= Aim =
Reproduce the span that opens at the line containing "color(rubber_black)" and closes at the line containing "record = json.load(file)", both lines included, without alteration and without any other line.

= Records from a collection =
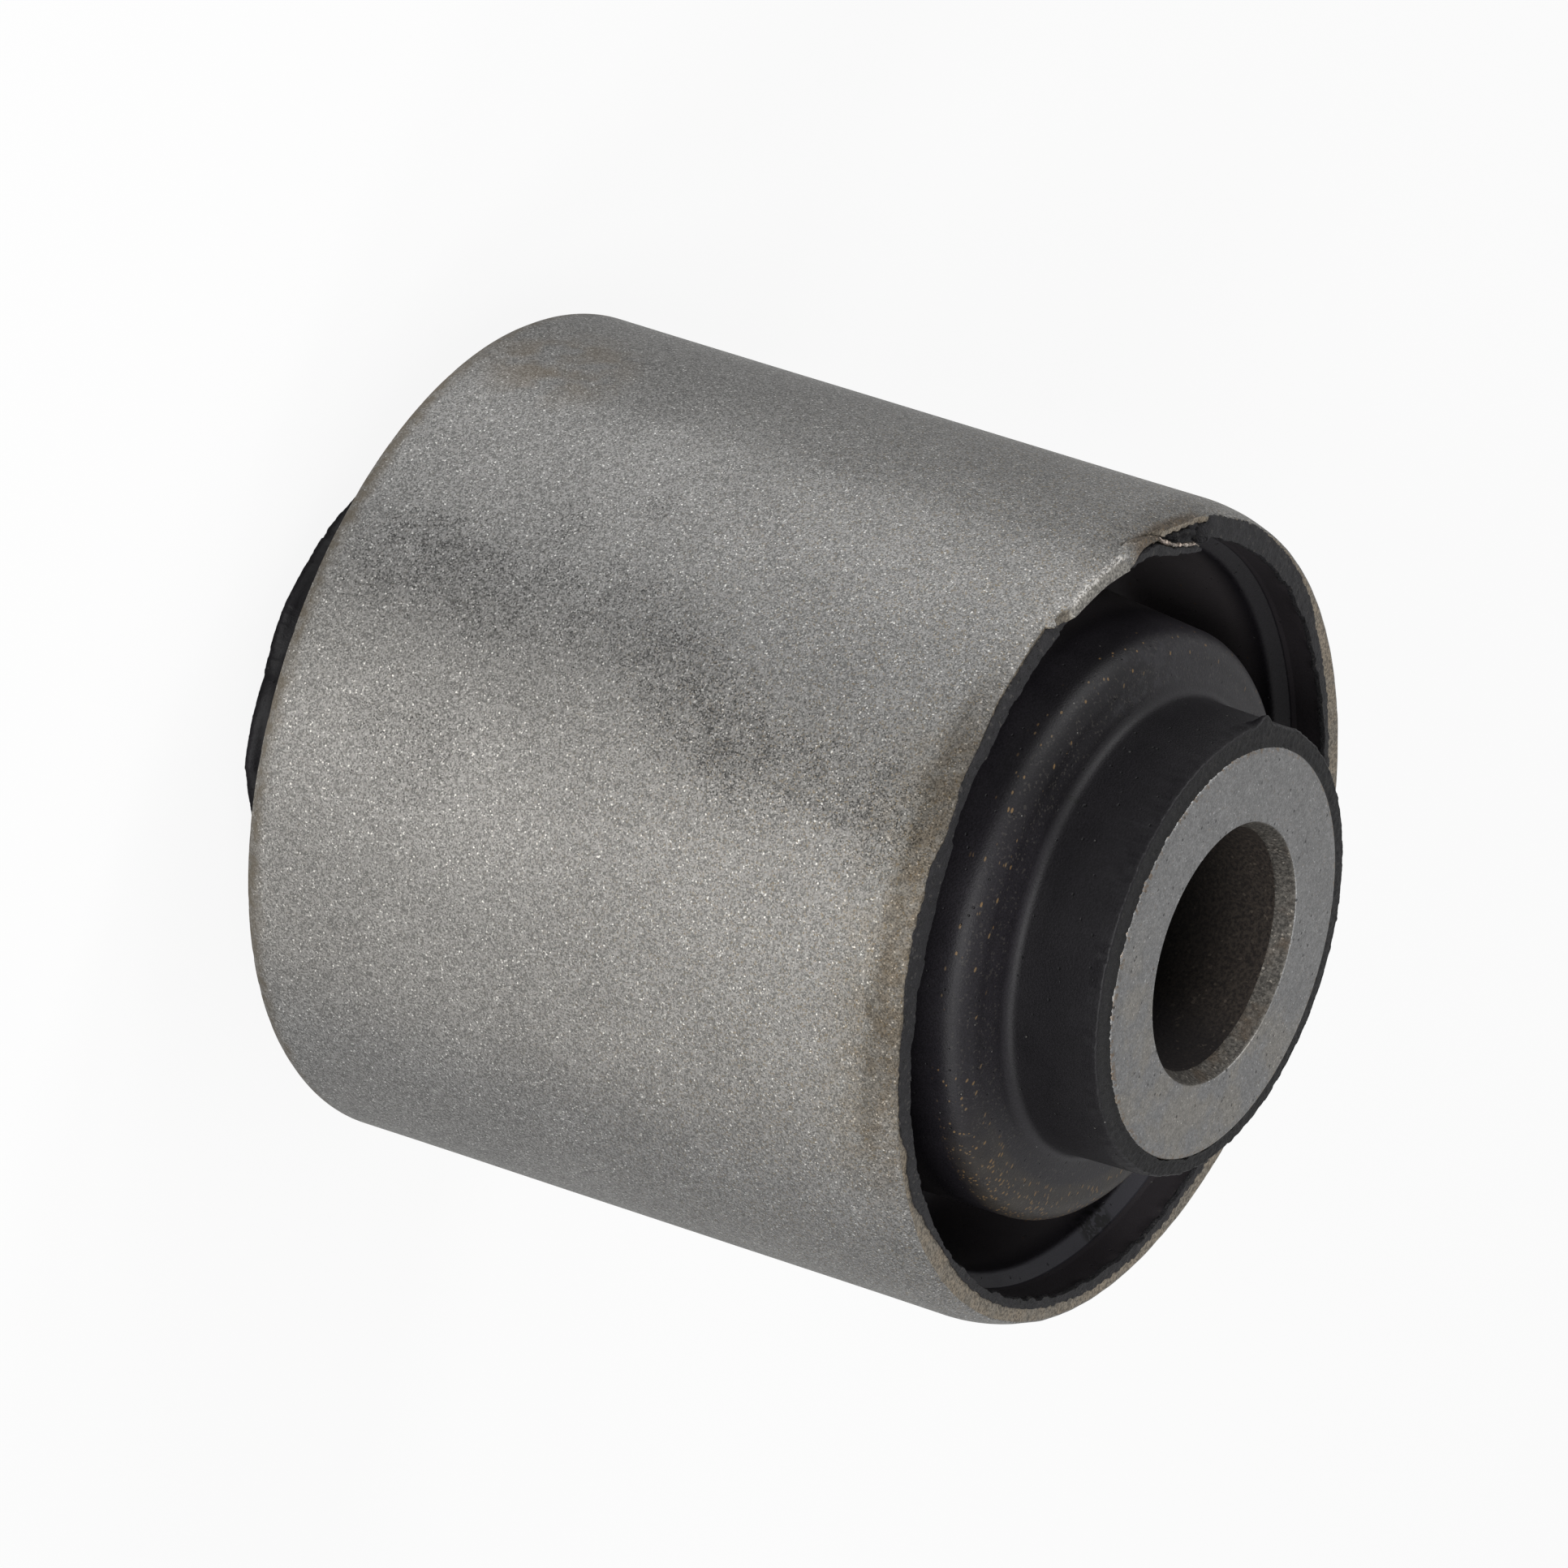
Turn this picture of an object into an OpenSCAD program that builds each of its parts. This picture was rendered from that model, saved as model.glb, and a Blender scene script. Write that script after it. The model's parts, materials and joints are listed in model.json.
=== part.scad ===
// Bonded rubber metal bush. A thick inner sleeve and a thin outer sleeve share one axis, and
// the rubber moulded between them holds both.
// The bush stands on the rear end face of its inner sleeve, with its front end up: +Z runs
// along the bore, and the origin is the middle of that rear end face.

/* [Outer sleeve] */
// Outside diameter of the outer sleeve
sleeve_d = 48; // [46:0.5:60]
// Length of the outer sleeve
sleeve_len = 43; // [34:0.5:52]
// Wall of the outer sleeve
sleeve_wall = 1.5; // [1.2:0.1:2.2]
// Length over which the front end of the outer sleeve turns in
front_lead = 2.8; // [1.5:0.1:4]
// How far the front end turns in, on the radius
front_drop = 0.6; // [0.2:0.05:0.9]
// Length over which the rear end of the outer sleeve turns in
rear_lead = 1.1; // [0.9:0.1:3]
// How far the rear end turns in, on the radius
rear_drop = 0.5; // [0.2:0.05:0.8]

/* [Inner sleeve] */
// Outside diameter of the inner sleeve
inner_d = 24; // [21:0.5:25]
// Length of the inner sleeve, which stands out of the outer sleeve by the same at both ends
inner_len = 56.6; // [54:0.2:66]
// Diameter of the bolt bore
bore_d = 14.2; // [10:0.1:16]
// Depth of the countersink at each mouth of the bore
mouth_depth = 1.1; // [0.4:0.1:2]
// Width of that countersink, on the radius
mouth_width = 0.55; // [0.3:0.05:1.2]
// Chamfer on the outer corners of the inner sleeve
corner_break = 0.3; // [0.1:0.05:0.6]

/* [Rubber on the inner sleeve] */
// Rubber over the part of the inner sleeve that stands out
neck_wall = 1.3; // [0.6:0.1:2]
// How far that rubber stops short of each end face of the inner sleeve
neck_relief = 0.2; // [0.1:0.1:1.5]
// Rounding at the end of the neck
neck_round = 0.4; // [0.1:0.1:0.6]
// Rubber around the inner sleeve inside the groove
bulge_wall = 5.3; // [3.6:0.1:6]
// Height of the shoulder at the neck above the end plane of the outer sleeve
shoulder_rise = 0.7; // [-1:0.1:1.5]
// How far the shoulder falls from the neck to its rounded edge
shoulder_fall = 0.3; // [0:0.1:1.5]
// Rounding at the outer edge of the shoulder
shoulder_round = 1.5; // [0.6:0.1:2]
// Fillet between the neck and the shoulder
neck_fillet = 0.7; // [0.3:0.1:1]

/* [Rubber in the outer sleeve] */
// Depth of the ring groove below the end plane of the outer sleeve
groove_depth = 12; // [8:0.5:15]
// How much the bulge widens from its shoulder to the foot of the groove, on the radius
groove_draft = 0.5; // [0:0.1:0.8]
// Rubber lining in the groove
lining_wall = 1.1; // [0.7:0.1:1.6]
// Rubber lining at the mouth, outside the ridge
mouth_wall = 0.4; // [0.2:0.05:0.6]
// Depth of the ridge below the end plane of the outer sleeve
ridge_depth = 2.4; // [1.5:0.1:5]
// How far the sloping face of the ridge falls from the mouth to the lining
ridge_fall = 0.55; // [0.2:0.05:1]

/* [Hidden] */
$fn = 128;
arc_steps = 8;
sleeve_r = sleeve_d / 2;
seat_r = sleeve_r - sleeve_wall;
inner_r = inner_d / 2;
bore_r = bore_d / 2;
mid_z = inner_len / 2;
half_sleeve = sleeve_len / 2;
half_inner = inner_len / 2;
neck_r = inner_r + neck_wall;
bulge_r = inner_r + bulge_wall;
lining_r = seat_r - lining_wall;
mouth_r = seat_r - mouth_wall;
steel_grey = [0.50, 0.50, 0.48];
face_grey = [0.60, 0.60, 0.59];
rubber_black = [0.10, 0.10, 0.11];

// Points of an arc about c, as [radius from the axis, height]
function arc(c, r, from, to) =
    [for (i = [0:arc_steps]) let (a = from + (to - from) * i / arc_steps) c + r * [cos(a), sin(a)]];

// Outside of a sleeve end that turns in by drop over lead, as an arc tangent to the wall.
// The points run from the wall to the end, which is at height end_z; up is 1 or -1.
function turned_end(lead, drop, end_z, up) =
    let (bend = (lead * lead + drop * drop) / (2 * drop))
    arc([sleeve_r - bend, end_z - up * lead], bend, 0, up * asin(lead / bend));

function reversed(points) = [for (i = [len(points) - 1:-1:0]) points[i]];

function upside_down(points) = reversed([for (p = points) [p[0], -p[1]]]);

module outer_sleeve() {
    color(steel_grey)
    translate([0, 0, mid_z])
    rotate_extrude()
    polygon(concat(
        [[seat_r, -half_sleeve]],
        reversed(turned_end(rear_lead, rear_drop, -half_sleeve, -1)),
        turned_end(front_lead, front_drop, half_sleeve, 1),
        [[seat_r, half_sleeve]]
    ));
}

// One end of the inner sleeve, from the bore out to its outside
function inner_end() = [
    [bore_r, half_inner - mouth_depth],
    [bore_r + mouth_width, half_inner],
    [inner_r - corner_break, half_inner],
    [inner_r, half_inner - corner_break]
];

module inner_sleeve() {
    color(face_grey)
    translate([0, 0, mid_z])
    rotate_extrude()
    polygon(concat(inner_end(), upside_down(inner_end())));
}

// One end of the rubber, from the inner sleeve out to the outer sleeve: the neck with its
// rounded end, the shoulder of the bulge, the ring groove, and the lining with its ridge
function rubber_end() =
    let (
        neck_top = half_inner - neck_relief,
        shoulder_z = half_sleeve + shoulder_rise,
        edge_z = shoulder_z - shoulder_fall,
        foot_r = bulge_r + groove_draft,
        foot_round = (lining_r - foot_r) / 2,
        foot_z = half_sleeve - groove_depth + foot_round,
        ridge_z = half_sleeve - ridge_depth
    )
    concat(
        [[inner_r, neck_top]],
        arc([neck_r - neck_round, neck_top - neck_round], neck_round, 90, 0),
        arc([neck_r + neck_fillet, shoulder_z + neck_fillet], neck_fillet, 180, 270),
        arc([bulge_r - shoulder_round, edge_z - shoulder_round], shoulder_round, 90, 0),
        arc([foot_r + foot_round, foot_z], foot_round, 180, 360),
        [[lining_r, ridge_z - ridge_fall], [mouth_r, ridge_z]],
        [[mouth_r, half_sleeve], [seat_r, half_sleeve]]
    );

module rubber_body() {
    color(rubber_black)
    translate([0, 0, mid_z])
    rotate_extrude()
    polygon(concat(rubber_end(), upside_down(rubber_end())));
}

outer_sleeve();
inner_sleeve();
rubber_body();
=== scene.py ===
"""Looks of the bonded rubber metal bush: meshes, materials, light and camera.

The bush stands on the rear end face of its inner sleeve, +Z runs along the bore, and the
front end that the photograph shows is up. Lengths are in millimetres and scaled to metres
when a mesh is made. Angles run round the bore from +X towards +Y, in degrees. A section is
a list of (radius, height above the middle of the bush), and a depth is measured from an
end plane of the outer sleeve into the bush.
"""

import json
import math

import bpy
from mathutils import Matrix, Vector, noise


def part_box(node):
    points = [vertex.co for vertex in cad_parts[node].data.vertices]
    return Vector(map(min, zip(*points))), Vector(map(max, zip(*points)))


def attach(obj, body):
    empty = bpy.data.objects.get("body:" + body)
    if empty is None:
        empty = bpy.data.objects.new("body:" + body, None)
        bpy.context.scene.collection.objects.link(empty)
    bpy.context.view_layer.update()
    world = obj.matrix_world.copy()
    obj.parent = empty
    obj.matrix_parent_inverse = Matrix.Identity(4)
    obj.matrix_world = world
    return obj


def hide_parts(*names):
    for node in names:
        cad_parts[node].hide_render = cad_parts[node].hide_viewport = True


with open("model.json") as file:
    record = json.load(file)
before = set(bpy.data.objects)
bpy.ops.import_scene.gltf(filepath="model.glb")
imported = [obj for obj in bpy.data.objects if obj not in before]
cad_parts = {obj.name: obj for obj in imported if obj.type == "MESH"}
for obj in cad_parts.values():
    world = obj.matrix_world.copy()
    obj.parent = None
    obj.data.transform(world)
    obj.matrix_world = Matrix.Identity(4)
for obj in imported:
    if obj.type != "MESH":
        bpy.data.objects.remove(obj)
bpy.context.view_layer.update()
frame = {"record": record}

MM = 0.001
SHARP_ANGLE = math.radians(40)
# Faces round each ring-shaped piece
SLEEVE_TURNS, BODY_TURNS, NECK_TURNS = 1200, 720, 1080
FRONT_RIM_TURNS, REAR_RIM_TURNS = 1440, 900

# Sizes that the frame gives
sleeve_low, sleeve_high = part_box("outer_sleeve")
inner_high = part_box("inner_sleeve")[1]
mounts = {m["name"]: m for m in frame["record"]["mounts"]}
SLEEVE_R = mounts["press_seat"]["dims"]["r_mm"]
BORE_R = mounts["bore"]["dims"]["r_mm"]
INNER_R = inner_high.x / MM
INNER_LEN = inner_high.z / MM
SLEEVE_LEN = (sleeve_high.z - sleeve_low.z) / MM
MID_Z = INNER_LEN / 2
HALF_SLEEVE = SLEEVE_LEN / 2
HALF_INNER = INNER_LEN / 2
FRONT_Z = MID_Z + HALF_SLEEVE
REAR_Z = MID_Z - HALF_SLEEVE

# Sizes of the section, within 0.3 mm of the solids' own
SLEEVE_WALL = 1.5
FRONT_LEAD, FRONT_DROP = 2.8, 0.6
REAR_LEAD, REAR_DROP = 1.1, 0.5
MOUTH_DEPTH, MOUTH_WIDTH = 1.1, 0.55
CORNER_BREAK = 0.3
NECK_RELIEF, REAR_NECK_RELIEF = 0.2, 0.15
BULGE_WALL = 5.3
SHOULDER_RISE, SHOULDER_FALL, SHOULDER_ROUND = 0.7, 0.3, 1.8
NECK_FILLET = 0.75
GROOVE_DEPTH, GROOVE_DRAFT = 12.0, 0.5
LINING_WALL, MOUTH_WALL = 1.25, 0.4
RIDGE_DEPTH, RIDGE_FALL = 2.4, 0.65
LEDGE_ROUND = 0.5
SEAT_R = SLEEVE_R - SLEEVE_WALL
BULGE_R = INNER_R + BULGE_WALL
LINING_R = SEAT_R - LINING_WALL
MOUTH_R = SEAT_R - MOUTH_WALL
# The rubber on this bush's inner sleeve is thinner at the front than at the rear
FRONT_NECK_R, REAR_NECK_R = 13.15, 13.6
# How much it widens down to its foot, and how far the front bulge leans along X and Y
NECK_TAPER = 0.13
LEAN = (0.4, 0.3)

# How this bush departs from a true turned shape, as (angle, value) round the front end.
# Where the cut edge of the rubber lining starts and ends, as radii
RIM_INNER = [(0, 22.0), (20, 22.1), (30, 21.95), (42, 22.1), (50, 21.9), (90, 21.9), (130, 21.65),
             (150, 21.75), (165, 21.95), (180, 22.15), (190.5, 22.2), (192.4, 21.5), (197, 21.45),
             (199.5, 21.62), (205, 22.05), (209.7, 22.3), (211.8, 22.3), (213, 22.7), (227.5, 22.7),
             (228.4, 22.35), (230, 22.4), (231.7, 22.68), (236, 22.8), (238.5, 22.7), (243.8, 22.77),
             (248.6, 22.75), (251, 22.5), (254, 22.62), (256, 22.82), (264, 22.78), (266.4, 22.7),
             (266.9, 22.3), (275, 22.24), (285, 22.11), (289, 22.3), (293, 21.97), (298, 22.19),
             (316, 22.02), (334, 22.02), (345, 21.9)]
RIM_OUTER = [(0, 22.54), (17, 22.63), (25, 22.7), (33, 22.75), (38, 22.86), (42, 22.65), (48, 22.62),
             (52, 22.38), (62, 22.45), (90, 22.5), (130, 22.2), (138, 22.4), (147, 22.52), (152, 22.9),
             (165, 23.19), (177, 23.37), (190.8, 23.45), (192.4, 21.75), (196, 21.8), (200.8, 22.0),
             (203, 22.4), (205, 22.75), (209.7, 22.75), (211.8, 22.5), (213, 23.0), (229, 23.3),
             (262, 23.4), (265, 23.35), (267, 23.2), (270, 23.4), (287, 23.4), (292, 23.3),
             (309, 23.25), (311, 23.1), (314, 22.7), (317, 22.95), (323, 22.95), (327, 22.57),
             (331, 22.38), (337, 22.15), (350, 22.41)]
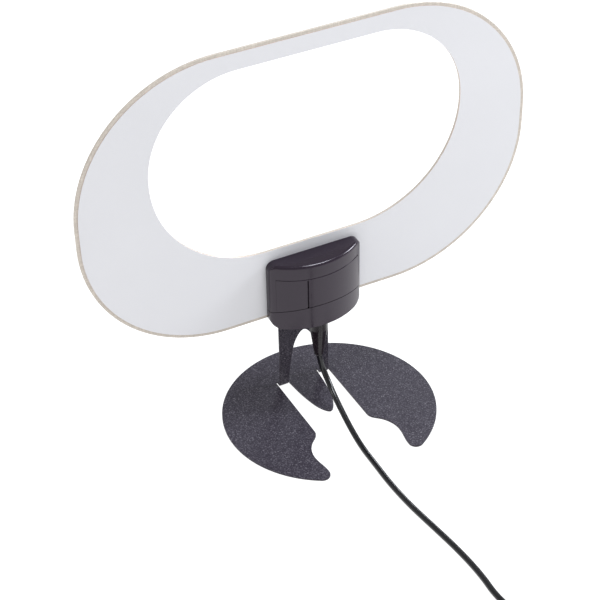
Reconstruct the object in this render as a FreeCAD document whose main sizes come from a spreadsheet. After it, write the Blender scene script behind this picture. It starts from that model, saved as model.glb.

= Response for this exercise =
    color(rubber_black)
    translate([0, 0, mid_z])
    rotate_extrude()
    polygon(concat(rubber_end(), upside_down(rubber_end())));
}

outer_sleeve();
inner_sleeve();
rubber_body();
=== scene.py ===
"""Looks of the bonded rubber metal bush: meshes, materials, light and camera.

The bush stands on the rear end face of its inner sleeve, +Z runs along the bore, and the
front end that the photograph shows is up. Lengths are in millimetres and scaled to metres
when a mesh is made. Angles run round the bore from +X towards +Y, in degrees. A section is
a list of (radius, height above the middle of the bush), and a depth is measured from an
end plane of the outer sleeve into the bush.
"""

import json
import math

import bpy
from mathutils import Matrix, Vector, noise


def part_box(node):
    points = [vertex.co for vertex in cad_parts[node].data.vertices]
    return Vector(map(min, zip(*points))), Vector(map(max, zip(*points)))


def attach(obj, body):
    empty = bpy.data.objects.get("body:" + body)
    if empty is None:
        empty = bpy.data.objects.new("body:" + body, None)
        bpy.context.scene.collection.objects.link(empty)
    bpy.context.view_layer.update()
    world = obj.matrix_world.copy()
    obj.parent = empty
    obj.matrix_parent_inverse = Matrix.Identity(4)
    obj.matrix_world = world
    return obj


def hide_parts(*names):
    for node in names:
        cad_parts[node].hide_render = cad_parts[node].hide_viewport = True


with open("model.json") as file:
    record = json.load(file)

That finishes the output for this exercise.